As forgiven people, passing that forgiveness to another is an aspect of our religious practice that is fully up to us.  Pope John Paul II put it this way, “forgiveness is above all a personal choice, a decision of the heart to go against the natural instinct to pay back evil with evil.” [1]
 
Henri Nouwen, spiritual thinker and prolific writer, said that forgiveness is love practiced among people who love poorly. It sets us free without wanting anything in return.
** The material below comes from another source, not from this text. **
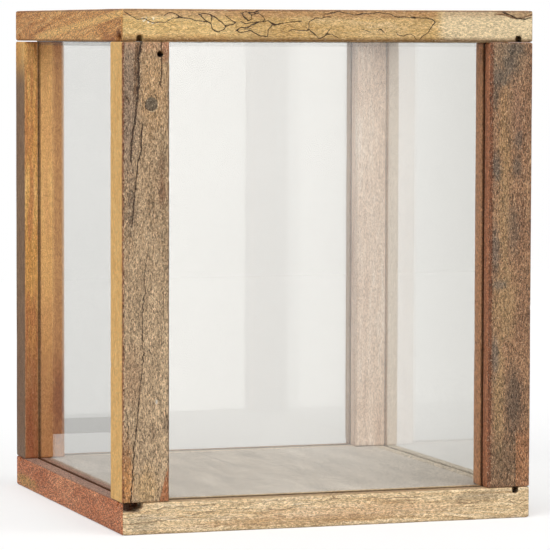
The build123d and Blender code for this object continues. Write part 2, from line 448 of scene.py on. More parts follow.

Jesus knew that forgiveness was a foreign concept to us humans having lived among us for awhile.  He knew that we were bad at forgiveness but now, from the cross, caught up in the very response that is much more natural to us – greed, power, authority, and control – Jesus prays – “Father, forgive them, for they know not what they do.” 
 
Perhaps you saw the follow-up article in the Indianapolis Star last week about a local church that found itself defending its decision to reach out not only to the victim in a child molestation case but also to the child molester.  The same day a similar story ran on NPR about a church in Carlsbad, California. [2]  My neighbor caught me at the school bus stop the day the Indianapolis Star story ran to ask what I thought the right answer was - apparently thinking I was an expert in such cases and that there would be a clear cut answer if only she could ask a minister.  It was clear from her questions that she believed that the church was absolutely wrong for having any contact with the perpetrator of this crime and that he should be cast out of any organized community of faith.  I responded that I knew of no church that would make such a decision without a great amount of study and prayer.  I told her that I also know that we are confronted with many situations in which a truly Christ-like response looks radically different from our first impulse or what society would want us to do.  In thinking about that conversation since then, it seems to me that we would like for forgiveness to be on when we want it on and off when we want it off.  Jesus compels us when he taught us to pray – both in the Lord’s Prayer and in the first words of this prayer from the cross – that forgiveness should be always on. 
 
When we gave our life to Christ – made our profession of faith as 40 young people are doing in this congregation last and this weekend – we committed ourselves fully to Christ.  It would be much more convenient if we could pick and choose which of the commandments we want to follow – which of Christ’s teachings we think apply to us - when we should offer forgiveness to a person who crossed us - but that’s not the deal.  When we gave our life to Christ, it was NOT a part-time gift – it was a full-time, 24/7 proposition. 
 
So, not surprisingly, the first words out of Jesus’ mouth as he is placed on a cross to begin a painful death are a prayer – a prayer of forgiveness.  They didn’t know it at the time – perhaps we have never put two and two together.  Christ’s message of forgiveness of sin did not begin at the cross – he taught it to his disciples in the Lord’s Prayer, he modeled the message as he ate with tax collectors and touched those considered by society to be unclean.  May the message that is made clearly in this first word be our message.  May Christ’s prayer that day be a model to us in all of our relationships and encounters from this day forward.
 
 


[1] Pope John Paul II – message, World Day of Peace, 2002.
[2] Church Offers Aid to Accused Molester by Robert Annis, Indianapolis Star, March 29, 2007; California Church Debates Accepting Sex Offender by Andrea Hsu, All Things Considered, March 29, 2007.